In short, pipes aren’t good for interacting with commands. Co-processes can only be used to interact with commands that don’t buffer their output, or commands which can be told not to buffer their output; for example, by using stdbuf with some commands on recent GNU or FreeBSD systems.

That’s why expect or zpty use pseudo-terminals instead. expect is a tool designed for interacting with commands, and it does it well.

File descriptor handling is fiddly, and hard to get right

Co-processes can be used to do some more complex plumbing than what simple shell pipes allow.

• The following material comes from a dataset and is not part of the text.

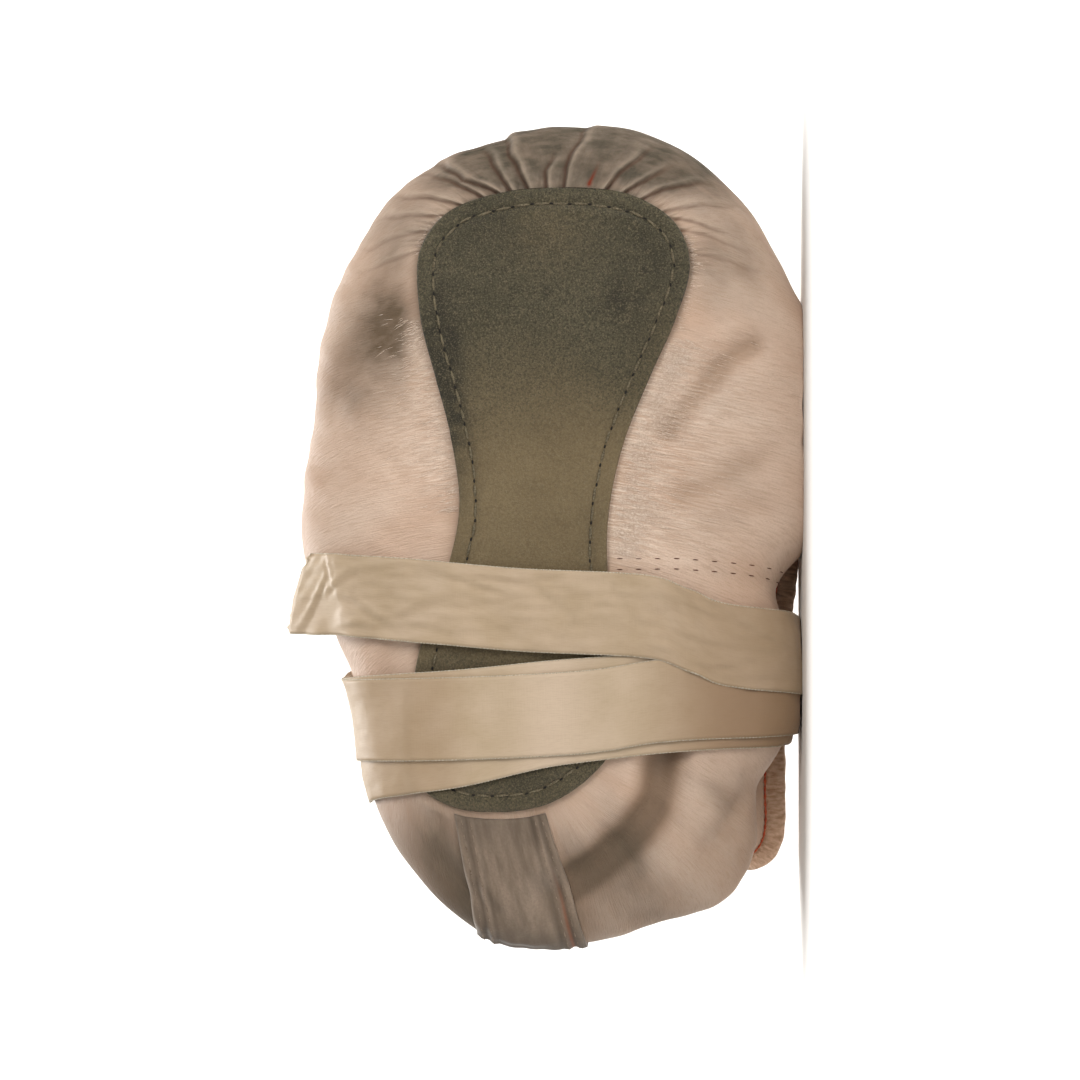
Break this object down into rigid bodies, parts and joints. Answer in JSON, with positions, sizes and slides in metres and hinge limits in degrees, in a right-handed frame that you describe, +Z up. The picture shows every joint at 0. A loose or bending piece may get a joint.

that other Unix.SE answer has an example of a coproc usage.

Here’s a simplified example: Imagine you want a function that feeds a copy of a command’s output to 3 other commands, and then have the output of those 3 commands get concatenated.

All using pipes.

For instance: feed the output of printf '%sn' foo bar to tr a b, sed 's/./&&/g', and cut -b2- to obtain something like:

foo
bbr
ffoooo
bbaarr
oo
ar

First, it’s not necessarily obvious, but there’s a possibility for deadlock there, and it will start to happen after only a few kilobytes of data.

Then, depending on your shell, you’ll run in a number of different problems that have to be addressed differently.

For instance, with zsh, you’d do it with:

f() (
  coproc tr a b
  exec {o1}<&p {i1}>&p
  coproc sed 's/./&&/g' {i1}>&- {o1}<&-
  exec {o2}<&p {i2}>&p
  coproc cut -c2- {i1}>&- {o1}<&- {i2}>&- {o2}<&-
  tee /dev/fd/$i1 /dev/fd/$i2 >&p {o1}<&- {o2}<&- &
  exec cat /dev/fd/$o1 /dev/fd/$o2 - <&p {i1}>&- {i2}>&-
)
printf '%sn' foo bar | f

Above, the co-process fds have the close-on-exec flag set, but not the ones that are duplicated from them (as in {o1}<&p). So, to avoid deadlocks, you’ll have to make sure they’re closed in any processes that don’t need them.

Similarly, we have to use a subshell and use exec cat in the end, to ensure there’s no shell process lying about holding a pipe open.

With ksh (here ksh93), that would have to be:

f() (
  tr a b |&
  exec {o1}<&p {i1}>&p
  sed 's/./&&/g' |&
  exec {o2}<&p {i2}>&p
  cut -c2- |&
  exec {o3}<&p {i3}>&p
  eval 'tee "/dev/fd/$i1" "/dev/fd/$i2"' >&"$i3" {i1}>&"$i1" {i2}>&"$i2" &
  eval 'exec cat "/dev/fd/$o1" "/dev/fd/$o2" -' <&"$o3" {o1}<&"$o1" {o2}<&"$o2"
)
printf '%sn' foo bar | f

(Note: That won’t work on systems where ksh uses socketpairs instead of pipes, and where /dev/fd/n works like on Linux.)

In ksh, fds above 2 are marked with the close-on-exec flag, unless they’re passed explicitly on the command line. That’s why we don’t have to close the unused file descriptors like with zsh—but it’s also why we have to do {i1}>&$i1 and use eval for that new value of $i1, to be passed to tee and cat

In bash this cannot be done, because you can’t avoid the close-on-exec flag.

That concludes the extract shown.